Para garantir a participação, as
empresas de transporte – que nos roubam diariamente com tarifas absurdas – liberam
as catracas (só no sentido centro e no horário do ato e depois de volta para
casa) para garantir que todos possam ir, afinal, os salários que nos pagam para
trabalhar nas empresas deles muitas vezes não nos permite arcar com custos
extras de passagem, nem para lazer, quanto mais para protestos. Assim não tem
desculpa. Todos podem comparecer.
Se fosse à noite, ninguém
compareceria, pois já estaríamos cansados das longuíssimas e estafantes
jornadas de trabalho. Com isso, voltaríamos todos para casa enfrentando as duas
horas de trânsito para, com sorte, ter umas duas horas de descanso antes de
dormir de novo para trabalhar no dia seguinte. Por isso, o ato é à tarde.

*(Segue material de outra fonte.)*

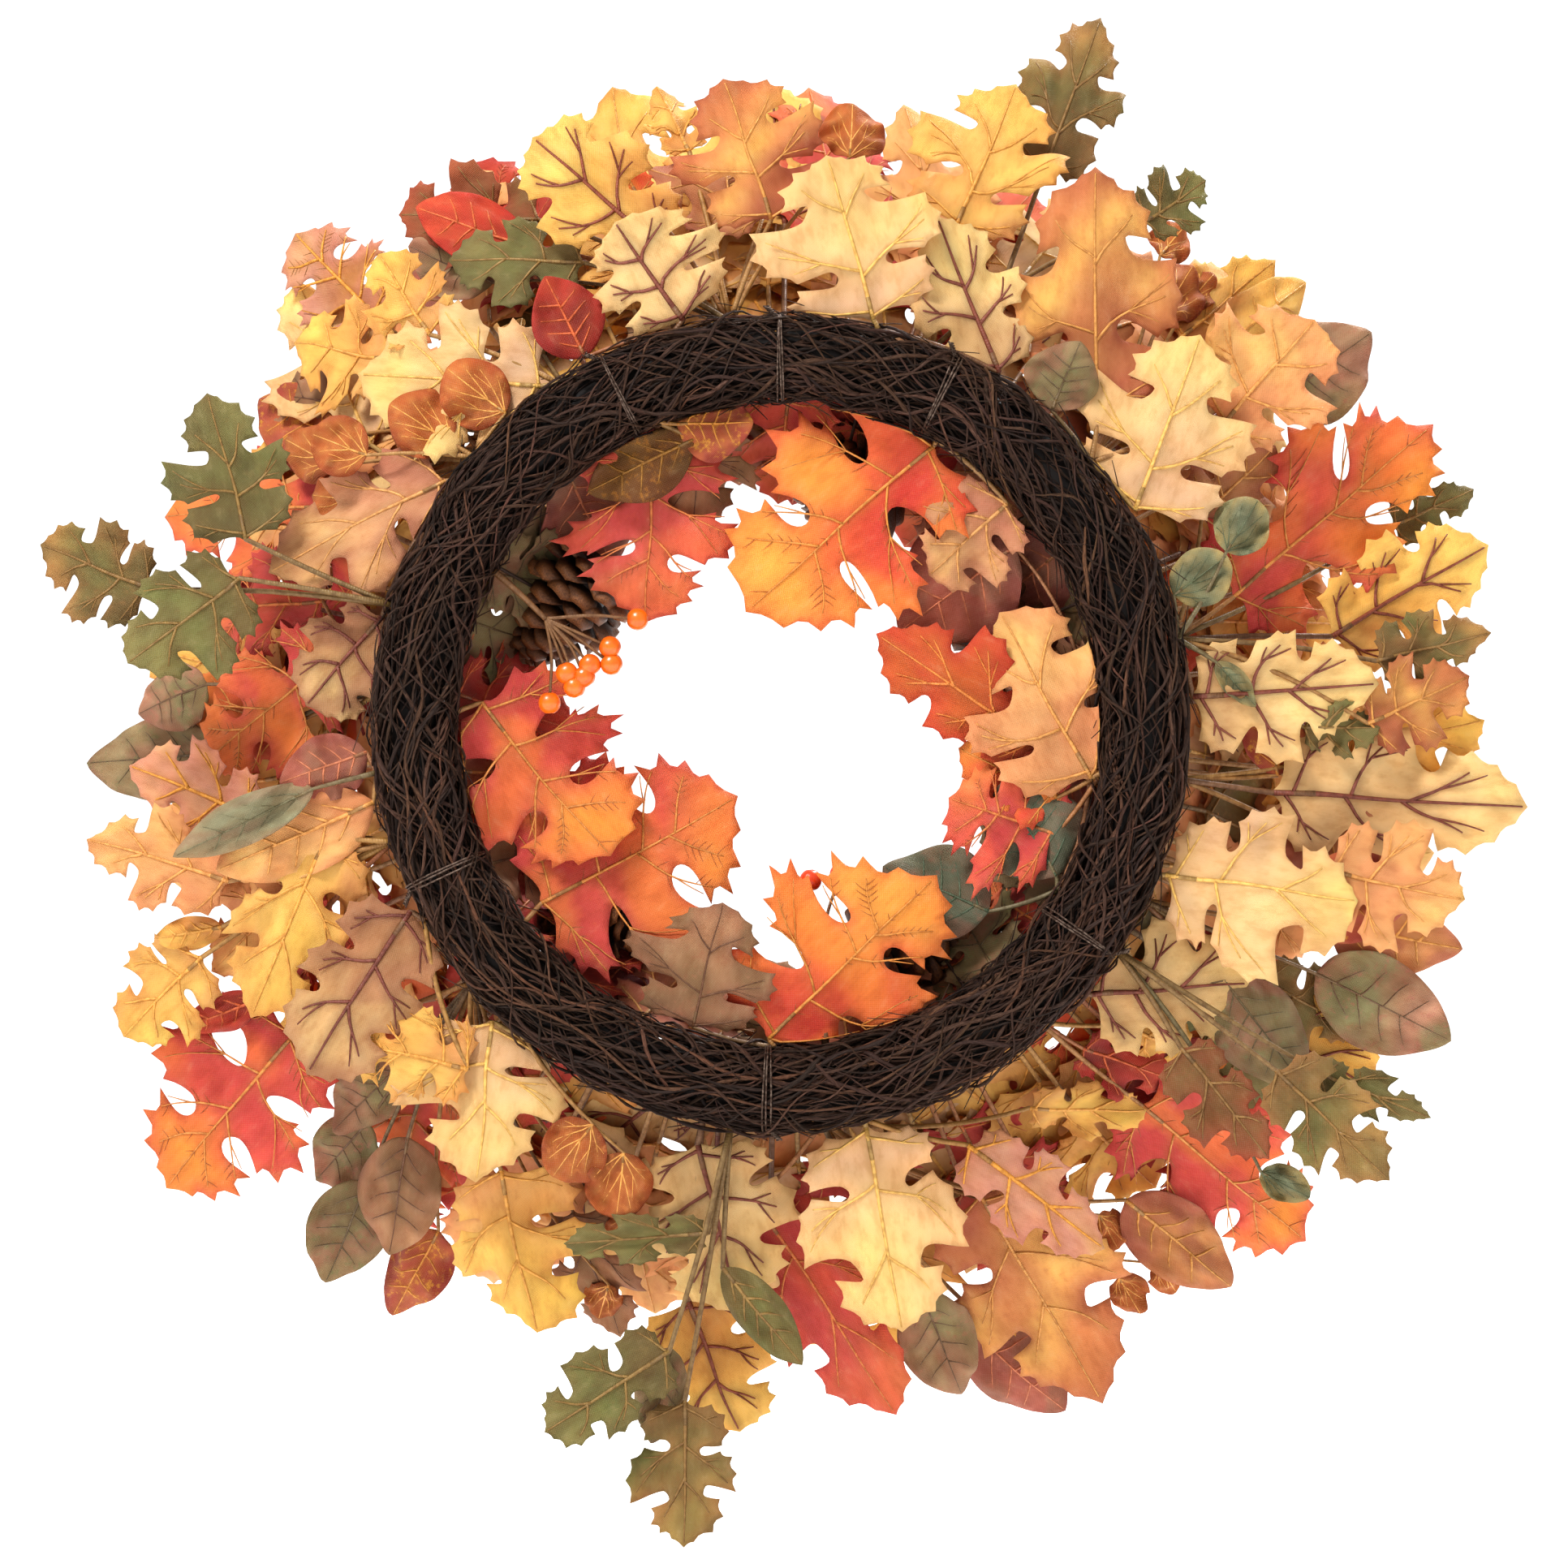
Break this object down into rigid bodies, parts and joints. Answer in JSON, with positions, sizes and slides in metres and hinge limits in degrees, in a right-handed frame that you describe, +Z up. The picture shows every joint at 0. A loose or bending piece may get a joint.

Mas, trabalhamos e não poderíamos
comparecer. É em dia útil (para quem?) e em horário que se está preso ao labor.
Todavia, o Governador e o Prefeito querem a qualquer custo mostrar que a
população apóia o pleito deles, ainda que não saiba o que são royalties e como
isso vai melhorar a vida dela, já que o Estado é um dos mais ricos do país, o
país é uma das maiores economias do mundo – a sexta, acima da França, disse
orgulhoso o Ministro da Fazenda –, mas a educação é uma das piores do mundo e a
desigualdade social uma das maiores. Governo
Estadual e Municipal decretam ponto facultativo. A fim de não ter desculpa de
não participar, patrões dispensam os empregados com a justificativa de que o
ato vai complicar o trânsito e a volta dos funcionários para casa, mas
provavelmente não haveria ato se eles não fossem dispensados. Não seria isso
uma espécie do proibido “lock out” já que os empregados são proibidos de
trabalhar pelo trancamento dos locais de trabalho em uma reivindicação? Mas,
ah, agora sim todos podem comparecer.
Enfim... Serei eu também expulso
do meu trabalho e irei para casa pelas ruas em meio às pessoas correndo para
seus lares – diga-se de passagem, se enfileirando ante os cobradores do metrô,
do trem e do ônibus para pagar suas passagens. Chegarei em casa sem saber o que
são royalties, e qual percentual será cobrado pela exploração ou se está
compatível com o resto do mundo; sem sequer imaginar onde irá esse dinheiro,
quem o paga e com qual ontra-partida; e mesmo sem ter ideia do que é Pré-Sal ou
de como se extrai o petróleo, do qual tenho uma noção imprecisa do que é, dessa
camada tão profunda que eu não tinha notícia de existir. Assisto perplexo a
este evento que, não fosse a luta por uma causa, soaria carnaval, já que tem
shows, apresentações de “famosos” e trios elétricos. Quase todos, acredito, sem
nem mesmo aquelas consciências as quais citei antes.
Este mesmo evento, usando o nome
da Justiça (ela mesma, não o Judiciário), defende a concentração de riqueza na
parte do país que mais possui – alimentando as desigualdades regionais que
ocasionam em migração de pessoas e capitais dentro do país – a esvaziar umas
regiões e inchar outras cidades até a explosão, aumentando o mar de problemas
que decorrem dessa concentração, mas a população pouco e o governo quase nada
se manifestam para solucionar. Entre os problemas, o transporte – caro, lento,
insuficiente e restrito em espaço e horário. E com que qualidade! – que segunda,
por deboche ou não, nos ofertarão com alguma gratuidade. Um espetáculo!